Perhaps the film argues that the only thing that could cause thorough annihilation is if the entire world were to go insane at exactly the same time, like the coincidence that Russian scientists build a Doomsday Device the very week an American general psychologically breaks down. In which case, we have little to fear. We can love Major Kong for his noble intentions, and we can laugh with the president and his loony generals as they fumblingly try to save the world, though they sometimes forget that the Communists aren’t the most immediate threat anymore (“Boy, I’ve got to get me one of those Doomsday Devices!”).

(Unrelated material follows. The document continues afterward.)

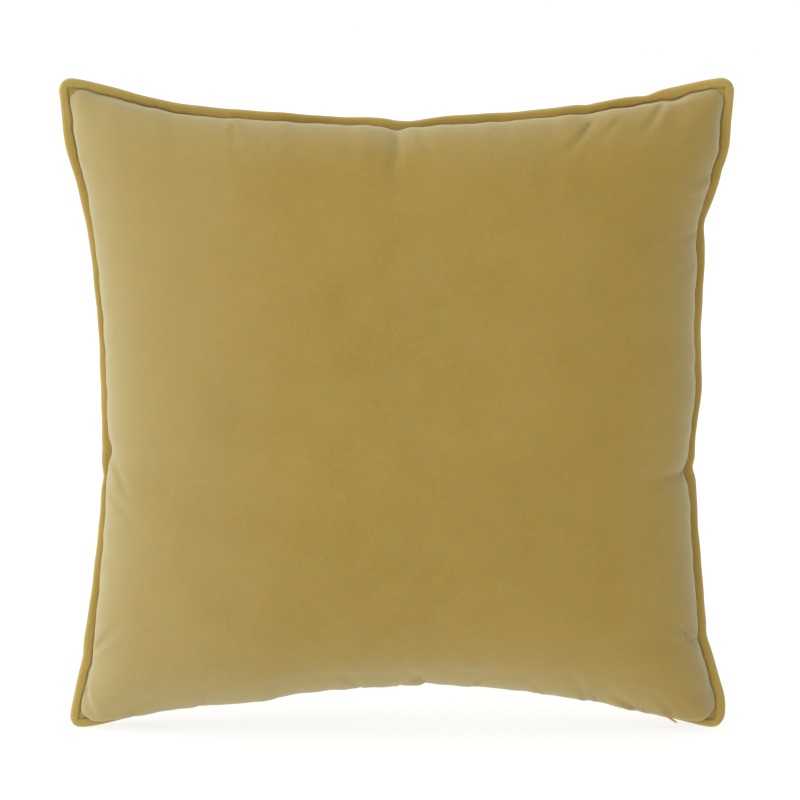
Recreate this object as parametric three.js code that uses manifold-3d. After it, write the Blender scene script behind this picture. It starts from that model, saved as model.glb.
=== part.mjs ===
// Square throw pillow: a zipped velvet cover with a narrow flange, around a plump insert.
//
// Millimetres. +X is to the right and -Y towards the viewer, both seen from the front; +Z is up.
// The pillow stands on its two lower corners, which its weight has pressed flat.
// The origin is on the floor, under the middle of the pillow. The seam plane is y = 0.

import * as THREE from 'three';
import { mergeVertices } from 'three/addons/utils/BufferGeometryUtils.js';
import Module from 'manifold-3d';

// Outline of the cover
const WIDTH = 495; // corner to corner
const HEIGHT = 487; // floor to upper corners
const FOOT_CRUSH = 1.5; // how far the lower corners are pressed flat
const FOOT_LENGTH = 15.5; // corner to where its flat patch begins
const CORNER_RADIUS = 7; // rounding of the flange's four corners
const WAIST = 32; // how far the middles of the upper and lower edges pull in
const SIDE_SHARE = 0.84; // the left and right edges pull in by this share of that
const WAIST_RADIUS = 870; // arc along the pulled-in part of a side, at the outer fold
const WAIST_HALF = 206; // half the width of that arc

// Thickness of the cover
const CROWN = 76; // rise of each panel above its edge, in the middle of the pillow
const VELVET = 1.5; // cloth with its pile
const CLEARANCE = 0.3; // between touching pieces
const FLANGE_WIDTH = 8; // seam to outer fold
const SEAM_ALLOWANCE = 5; // part of the flange strip that lies inside the seam
const FLANGE_HALF = 2.5; // half the thickness of the folded strip
const CORNER_SWELL = 3.5; // extra half thickness where the folds pile up in a corner
const SWELL_POWER = 16; // how close to the corner that swelling stays

// Zip, which lies behind the flange along the lower edge
const TAPE_WIDTH = 10;
const TAPE_THICKNESS = 0.6;
const TAPE_FRONT_Y = 3.1; // front face of the front tape
const COIL_WIDTH = 1.2;
const COIL_HEIGHT = 2.4;
const COIL_RECESS = 0.6; // how far the coils lie inside the seam line
const COIL_SPACE = 1.6; // between the two coils, for the slider's web
const TAPE_REACH = 205; // half the tape's length, along the arc
const SLIDER_REST = 195; // slider's place when the zip is closed, along the arc
const SLIDER_LENGTH = 9;
const STOP_LENGTH = 2.5;
const STOP_SPACE = 1.5; // slider to closed-end stop
const PULL_LENGTH = 24; // hinge pin to tip
const PULL_SLOPE = 33; // degrees below level, when its tip rests by the floor

// Insert
const INSERT_INSET = 12; // seam line to the insert's edge
const TICKING = 0.8;
const INSERT_SPACE = 0.6; // between cover, ticking and fill
const PIPING_RADIUS = 1.4;
const PIPING_OFFSET = 2.2; // insert's edge to the middle of its piping

// Care labels, which stand between the cover and the insert
const LABEL = { length: 30, thickness: 0.5, width: 22 };
const LABEL_INSET = 16.75; // seam line to the label's middle
const LABEL_DEPTH = 19.5; // behind the seam plane
const LABEL_TILT = 46; // degrees from the seam plane
const LABEL_DROP = 60; // below or above the pillow's middle

const GRID_STEPS = 16; // facets across each panel
const CORNER_STEPS = 3; // facets in half of a rounded corner
const ARC_STEPS = 40; // facets along the zip

const halfWidth = WIDTH / 2;
const halfHeight = (HEIGHT + FOOT_CRUSH) / 2;
const centreZ = halfHeight - FOOT_CRUSH;
const seamRadius = WAIST_RADIUS + FLANGE_WIDTH;
const arcCentreZ = WAIST - FOOT_CRUSH - WAIST_RADIUS;
const coilFrontY = TAPE_FRONT_Y + TAPE_THICKNESS + CLEARANCE;
const zipY = coilFrontY + COIL_WIDTH + COIL_SPACE / 2;
const zipDepth = 2 * zipY - TAPE_FRONT_Y;
const zipRise = zipDepth - FLANGE_HALF;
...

Dr. Strangelove is much deeper than a warning of the dangers of falling in love with war. Machines alone, Jackson Burgess concludes in his essay on Kubrick’s film, may be “beautiful, functional, and absolutely reliable, but mindless and heartless” (11). The American nuclear strike protocol and the Russian Doomsday Device function exactly as planned, and neither beauty nor efficiency necessarily translates into successful military strategy. The only thing that holds the reality of a nuclear holocaust at fair distance is “Man—sloppy, incompetent, unreliable, but full of hope and courage” (11). Machines, such as atomic bombs or warplanes, are dangerous when left to function on their own; but when partnered with a courageous and caring person, the weapon can assume a new and virtuous persona, much like John Wayne’s righteous pistols.
Perhaps what transforms the most deadly war machines into “vehicles of romance” is not only the subjective beauty of aesthetic destruction, like the perfectly rounded mushroom clouds of the atomic bomb, but also the recognition of something potentially upright and just. Perhaps what makes these personified warplanes “vehicles” is not just their ability to transport two-thousand-pound bombs to battleships or submarines, but rather to serve, as living soldiers do, as the efficient and practical manifestations of our most noble desires. So long as the warplane’s awesome power is not misused, but rather thoughtfully harnessed, it can truly embody and relate to Man’s most honorable aspirations on a very personal level, thus rendering the danger of disaster and midair malfunctions an ultimately cause worthy risk. Captain William Pye’s proposal was eventually rejected, and warplanes served a primary role on both sea and land in America’s triumph over Nazism, fascism, and the Axis regime in World War II.